Which of these two different models would be more efficient (consider thrashing, utilization of processor cache, overall desgn, everything, etc)?
1 IOCP and spinning up X threads (where X is the number of processors the computer has). This would mean that my "server" would only have 1 IOCP (queue) for all requests and X Threads to serve/handle them. I have read many articles discussing the effeciency of this design. With this model I would have 1 listener that would also be associated to the IOCP. Lets assume that I could figure out how to keep the packets/requests synchronized.
X IOCP (where X is the number of processors the computer has) and each IOCP has 1 thread. This would mean that each Processor has its own queue and 1 thread to serve/handle them. With this model I would have a separate Listener (not using IOCP) that would handle incomming connections and would assign the SOCKET to the proper IOCP (one of the X that were created). Lets assume that I could figure out the Load Balancing.
Using an overly simplified analogy for the two designs (a bank):
One line with several cashiers to hand the transactions. Each person is in the same line and each cashier takes the next available person in line.
Each cashier has their own line and the people are "placed" into one of those lines
Between these two designs, which one is more efficient. In each model the Overlapped I/O structures would be using VirtualAlloc with MEM_COMMIT (as opposed to "new") so the swap-file should not be an issue (no paging). Based on how it has been described to me, using VirtualAlloc with MEM_COMMIT, the memory is reserved and is not paged out. This would allow the SOCKETS to write the incomming data right to my buffers without going through intermediate layers. So I don't think thrashing should be a factor but I might be wrong.
Someone was telling me that #2 would be more efficient but I have not heard of this model. Thanks in advance for your comments!

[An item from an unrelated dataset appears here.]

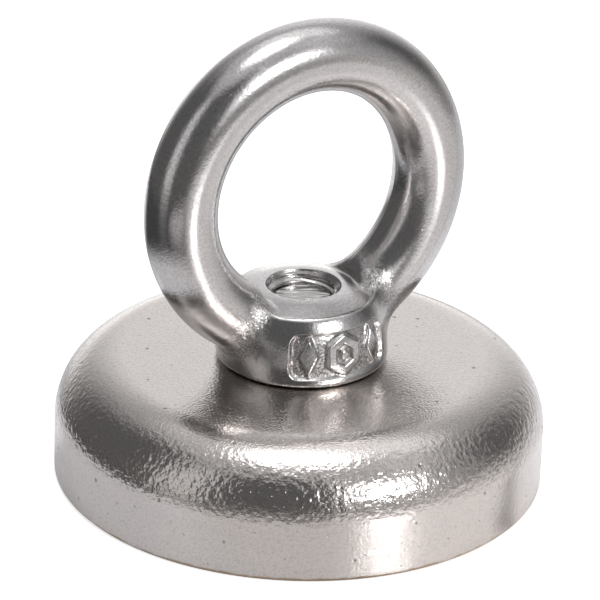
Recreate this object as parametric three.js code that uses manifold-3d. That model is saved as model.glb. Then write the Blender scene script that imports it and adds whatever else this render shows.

I assume that for #2 you plan to manually associate your sockets with an IOCP that you decide is 'best' based on some measure of 'goodness' at the time the socket is accepted? And that somehow this measure of 'goodness' will persist for the life of the socket?
With IOCP used the 'standard' way, i.e. your option number 1, the kernel works out how best to use the threads you have and allows more to run if any of them block. With your method, assuming you somehow work out how to distribute the work, you are going to end up with more threads running than with option 1.
Your #2 option also prevents you from using AcceptEx() for overlapped accepts and this is more efficient than using a normal accept loop as you remove a thread (and the resulting context switching and potential contention) from the scene.
Your analogy breaks down; it's actually more a case of either having 1 queue with X bank tellers where you join the queue and know that you'll be seen in an efficient order as opposed to each teller having their own queue and you having to guess that the queue you join doesn't contain a whole bunch of people who want to open new accounts and the one next to you contains a whole bunch of people who only want to do some paying in. The single queue ensures that you get handled efficiently.
I think you're confused about MEM_COMMIT. It doesn't mean that the memory isn't in the paging file and wont be paged. The usual reason for using VirtualAlloc for overlapped buffers is to ensure alignment on page boundaries and so reduce the number of pages that are locked for I/O (a page sized buffer can be allocated on a page boundary and so only take one page rather than happening to span two due to the memory manager deciding to use a block that doesn't start on a page boundary).
In general I think you're attempting to optimise something way ahead of schedule. Get an efficient server working using IOCP the normal way first and then profile it. I seriously doubt that you'll even need to worry about building your #2 version ... Likewise, use new to allocate your buffers to start with and then switch to the added complexity of VirtualAlloc() when you find that you server fails due to ENOBUFS and you're sure that's caused by the I/O locked page limit and not lack of non-paged pool (you do realise that you have to allocate in 'allocation granularity' sized chunks for VirtualAlloc()?).
Anyway, I have a free IOCP server framework that's available here: http://www.serverframework.com/products---the-free-framework.html which might help you get started.
Edited: The complex version that you suggest could be useful in some NUMA architectures where you use NIC teaming to have the switch spit your traffic across multiple NICs, bind each NIC to a different physical processor and then bind your IOCP threads to the same processor. You then allocate memory from that NUMA node and effectively have your network switch load balance your connections across your NUMA nodes. I'd still suggest that it's better, IMHO, to get a working server which you can profile using the "normal" method of using IOCP first and only once you know that cross NUMA node issues are actually affecting your performance move towards the more complex architecture...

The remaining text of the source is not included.